- Direction
Select every line holding the word "that" and copy it.

- Input material
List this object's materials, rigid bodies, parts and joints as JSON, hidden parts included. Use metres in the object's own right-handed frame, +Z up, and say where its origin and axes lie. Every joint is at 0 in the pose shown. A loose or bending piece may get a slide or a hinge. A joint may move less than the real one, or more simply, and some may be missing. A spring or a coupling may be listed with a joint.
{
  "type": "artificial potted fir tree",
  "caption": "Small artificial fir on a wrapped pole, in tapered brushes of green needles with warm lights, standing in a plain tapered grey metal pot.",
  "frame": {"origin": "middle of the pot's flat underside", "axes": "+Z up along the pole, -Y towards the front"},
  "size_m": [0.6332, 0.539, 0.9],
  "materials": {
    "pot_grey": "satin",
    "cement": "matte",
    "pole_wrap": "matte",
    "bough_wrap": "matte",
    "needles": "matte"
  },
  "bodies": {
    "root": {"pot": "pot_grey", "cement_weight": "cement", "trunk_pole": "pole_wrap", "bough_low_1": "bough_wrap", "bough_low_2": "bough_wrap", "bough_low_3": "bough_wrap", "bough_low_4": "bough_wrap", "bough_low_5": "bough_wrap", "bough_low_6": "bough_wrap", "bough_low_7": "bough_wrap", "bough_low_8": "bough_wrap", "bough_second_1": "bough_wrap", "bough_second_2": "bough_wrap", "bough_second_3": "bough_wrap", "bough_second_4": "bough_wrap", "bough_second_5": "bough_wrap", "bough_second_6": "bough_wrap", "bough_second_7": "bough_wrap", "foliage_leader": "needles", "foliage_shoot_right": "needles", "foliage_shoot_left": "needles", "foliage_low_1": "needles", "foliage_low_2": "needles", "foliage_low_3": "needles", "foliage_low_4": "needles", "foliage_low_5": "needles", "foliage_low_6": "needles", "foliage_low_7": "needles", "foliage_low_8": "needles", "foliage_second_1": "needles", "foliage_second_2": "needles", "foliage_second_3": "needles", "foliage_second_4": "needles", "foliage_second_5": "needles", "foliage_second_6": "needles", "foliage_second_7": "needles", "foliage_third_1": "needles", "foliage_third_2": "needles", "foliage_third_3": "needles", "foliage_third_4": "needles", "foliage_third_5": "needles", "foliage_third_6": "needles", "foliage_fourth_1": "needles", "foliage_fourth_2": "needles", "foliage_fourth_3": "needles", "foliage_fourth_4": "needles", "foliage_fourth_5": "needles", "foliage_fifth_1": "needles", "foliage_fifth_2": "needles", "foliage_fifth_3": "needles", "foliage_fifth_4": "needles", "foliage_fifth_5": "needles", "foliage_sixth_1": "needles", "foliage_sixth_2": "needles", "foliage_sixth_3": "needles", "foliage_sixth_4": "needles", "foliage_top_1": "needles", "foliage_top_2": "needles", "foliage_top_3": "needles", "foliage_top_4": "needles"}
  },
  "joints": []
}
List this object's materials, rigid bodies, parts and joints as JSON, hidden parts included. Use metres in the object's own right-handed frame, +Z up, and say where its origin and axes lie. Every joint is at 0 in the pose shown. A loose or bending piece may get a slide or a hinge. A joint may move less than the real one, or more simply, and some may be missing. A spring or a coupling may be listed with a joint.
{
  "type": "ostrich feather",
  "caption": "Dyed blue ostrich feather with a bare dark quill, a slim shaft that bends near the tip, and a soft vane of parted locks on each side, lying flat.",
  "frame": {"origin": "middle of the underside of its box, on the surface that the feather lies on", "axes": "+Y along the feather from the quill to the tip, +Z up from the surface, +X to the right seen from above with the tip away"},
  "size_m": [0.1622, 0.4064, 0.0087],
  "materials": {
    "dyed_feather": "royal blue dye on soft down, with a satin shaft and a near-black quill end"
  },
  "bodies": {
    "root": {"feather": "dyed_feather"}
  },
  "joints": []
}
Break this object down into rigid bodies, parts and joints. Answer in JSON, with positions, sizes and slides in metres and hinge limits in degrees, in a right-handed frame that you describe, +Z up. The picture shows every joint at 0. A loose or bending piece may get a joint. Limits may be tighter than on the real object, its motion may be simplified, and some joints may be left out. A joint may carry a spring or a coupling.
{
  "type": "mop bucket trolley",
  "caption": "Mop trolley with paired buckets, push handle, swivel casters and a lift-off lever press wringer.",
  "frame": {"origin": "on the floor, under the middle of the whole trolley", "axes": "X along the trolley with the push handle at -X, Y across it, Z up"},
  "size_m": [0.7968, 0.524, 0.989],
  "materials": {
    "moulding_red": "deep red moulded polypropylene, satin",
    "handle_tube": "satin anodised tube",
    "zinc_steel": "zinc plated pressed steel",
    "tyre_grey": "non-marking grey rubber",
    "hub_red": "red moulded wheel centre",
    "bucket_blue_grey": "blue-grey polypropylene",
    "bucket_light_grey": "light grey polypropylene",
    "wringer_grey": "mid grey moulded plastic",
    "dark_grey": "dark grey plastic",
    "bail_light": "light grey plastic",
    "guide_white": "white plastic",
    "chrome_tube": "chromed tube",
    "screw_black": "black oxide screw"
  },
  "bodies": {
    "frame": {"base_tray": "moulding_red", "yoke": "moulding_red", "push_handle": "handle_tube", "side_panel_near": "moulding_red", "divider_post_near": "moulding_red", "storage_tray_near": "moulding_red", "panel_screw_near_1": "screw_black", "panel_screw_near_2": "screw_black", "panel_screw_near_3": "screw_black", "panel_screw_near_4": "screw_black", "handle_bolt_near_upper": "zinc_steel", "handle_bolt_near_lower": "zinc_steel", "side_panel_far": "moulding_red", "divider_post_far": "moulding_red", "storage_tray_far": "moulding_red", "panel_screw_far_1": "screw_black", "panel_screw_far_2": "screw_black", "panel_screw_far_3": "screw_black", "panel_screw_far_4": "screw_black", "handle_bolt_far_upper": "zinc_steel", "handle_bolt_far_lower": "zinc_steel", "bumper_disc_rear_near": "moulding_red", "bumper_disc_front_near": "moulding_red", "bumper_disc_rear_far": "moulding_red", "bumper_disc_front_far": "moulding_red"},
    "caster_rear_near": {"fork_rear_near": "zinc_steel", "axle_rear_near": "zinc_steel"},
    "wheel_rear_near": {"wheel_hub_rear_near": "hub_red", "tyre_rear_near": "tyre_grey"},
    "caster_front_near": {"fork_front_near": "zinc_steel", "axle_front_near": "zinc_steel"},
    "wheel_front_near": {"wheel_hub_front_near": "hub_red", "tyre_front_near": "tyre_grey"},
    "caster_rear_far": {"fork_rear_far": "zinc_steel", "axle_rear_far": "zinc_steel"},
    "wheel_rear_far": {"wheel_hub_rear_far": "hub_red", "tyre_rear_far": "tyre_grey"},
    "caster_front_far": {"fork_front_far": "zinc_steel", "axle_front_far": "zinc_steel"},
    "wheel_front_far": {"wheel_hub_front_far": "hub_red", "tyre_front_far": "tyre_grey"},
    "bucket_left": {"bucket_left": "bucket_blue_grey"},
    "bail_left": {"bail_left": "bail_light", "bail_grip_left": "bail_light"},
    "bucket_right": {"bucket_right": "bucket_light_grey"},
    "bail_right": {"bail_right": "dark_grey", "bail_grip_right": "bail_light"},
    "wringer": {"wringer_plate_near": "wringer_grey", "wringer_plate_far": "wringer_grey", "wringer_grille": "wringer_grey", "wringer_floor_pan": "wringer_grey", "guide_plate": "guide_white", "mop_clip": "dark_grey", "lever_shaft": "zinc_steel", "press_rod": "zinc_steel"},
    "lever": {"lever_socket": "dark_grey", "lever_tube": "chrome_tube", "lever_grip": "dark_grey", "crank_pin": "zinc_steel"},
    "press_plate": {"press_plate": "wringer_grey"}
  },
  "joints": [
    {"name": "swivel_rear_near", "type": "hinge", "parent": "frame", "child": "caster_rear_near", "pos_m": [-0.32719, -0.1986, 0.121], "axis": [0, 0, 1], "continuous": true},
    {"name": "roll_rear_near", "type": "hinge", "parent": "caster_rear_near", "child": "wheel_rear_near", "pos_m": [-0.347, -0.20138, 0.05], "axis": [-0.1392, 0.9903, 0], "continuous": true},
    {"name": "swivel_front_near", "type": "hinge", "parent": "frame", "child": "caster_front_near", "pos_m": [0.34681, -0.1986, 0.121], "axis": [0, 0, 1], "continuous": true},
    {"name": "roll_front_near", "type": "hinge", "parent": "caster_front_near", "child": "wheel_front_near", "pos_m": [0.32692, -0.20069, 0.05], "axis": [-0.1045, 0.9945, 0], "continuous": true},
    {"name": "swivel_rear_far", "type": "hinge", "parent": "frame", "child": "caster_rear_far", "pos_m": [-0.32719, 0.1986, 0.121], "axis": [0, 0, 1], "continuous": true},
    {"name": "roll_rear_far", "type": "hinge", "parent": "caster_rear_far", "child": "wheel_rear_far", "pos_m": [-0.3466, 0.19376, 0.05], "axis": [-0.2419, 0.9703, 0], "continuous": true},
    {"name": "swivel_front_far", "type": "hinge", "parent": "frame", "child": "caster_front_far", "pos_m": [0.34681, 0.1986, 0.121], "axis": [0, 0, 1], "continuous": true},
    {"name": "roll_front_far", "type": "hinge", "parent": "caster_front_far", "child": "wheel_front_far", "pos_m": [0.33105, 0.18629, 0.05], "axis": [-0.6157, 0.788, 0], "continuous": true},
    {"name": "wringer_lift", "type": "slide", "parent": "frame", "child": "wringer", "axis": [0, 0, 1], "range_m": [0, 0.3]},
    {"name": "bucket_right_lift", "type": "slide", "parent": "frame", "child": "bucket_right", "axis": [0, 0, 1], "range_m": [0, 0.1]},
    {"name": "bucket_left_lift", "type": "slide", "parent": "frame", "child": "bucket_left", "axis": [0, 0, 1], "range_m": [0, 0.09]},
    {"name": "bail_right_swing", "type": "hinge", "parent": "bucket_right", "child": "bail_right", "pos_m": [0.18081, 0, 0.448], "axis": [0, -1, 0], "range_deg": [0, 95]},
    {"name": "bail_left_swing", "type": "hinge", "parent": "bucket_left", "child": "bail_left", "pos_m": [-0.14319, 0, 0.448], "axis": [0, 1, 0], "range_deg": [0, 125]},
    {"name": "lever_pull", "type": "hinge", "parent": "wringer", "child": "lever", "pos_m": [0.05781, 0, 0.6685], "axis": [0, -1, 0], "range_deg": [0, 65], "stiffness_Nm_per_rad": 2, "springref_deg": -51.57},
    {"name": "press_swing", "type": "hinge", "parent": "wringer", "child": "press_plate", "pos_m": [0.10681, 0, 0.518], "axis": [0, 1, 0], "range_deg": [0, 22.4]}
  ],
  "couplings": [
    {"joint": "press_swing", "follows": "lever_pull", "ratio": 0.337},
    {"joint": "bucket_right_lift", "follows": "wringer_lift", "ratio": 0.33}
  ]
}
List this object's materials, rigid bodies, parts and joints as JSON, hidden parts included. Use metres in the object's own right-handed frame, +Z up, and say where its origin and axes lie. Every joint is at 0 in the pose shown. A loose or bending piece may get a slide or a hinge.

- Task output
  "caption": "Dyed blue ostrich feather with a bare dark quill, a slim shaft that bends near the tip, and a soft vane of parted locks on each side, lying flat.",
  "frame": {"origin": "middle of the underside of its box, on the surface that the feather lies on", "axes": "+Y along the feather from the quill to the tip, +Z up from the surface, +X to the right seen from above with the tip away"},
Break this object down into rigid bodies, parts and joints. Answer in JSON, with positions, sizes and slides in metres and hinge limits in degrees, in a right-handed frame that you describe, +Z up. The picture shows every joint at 0. A loose or bending piece may get a joint. Limits may be tighter than on the real object, its motion may be simplified, and some joints may be left out. A joint may carry a spring or a coupling.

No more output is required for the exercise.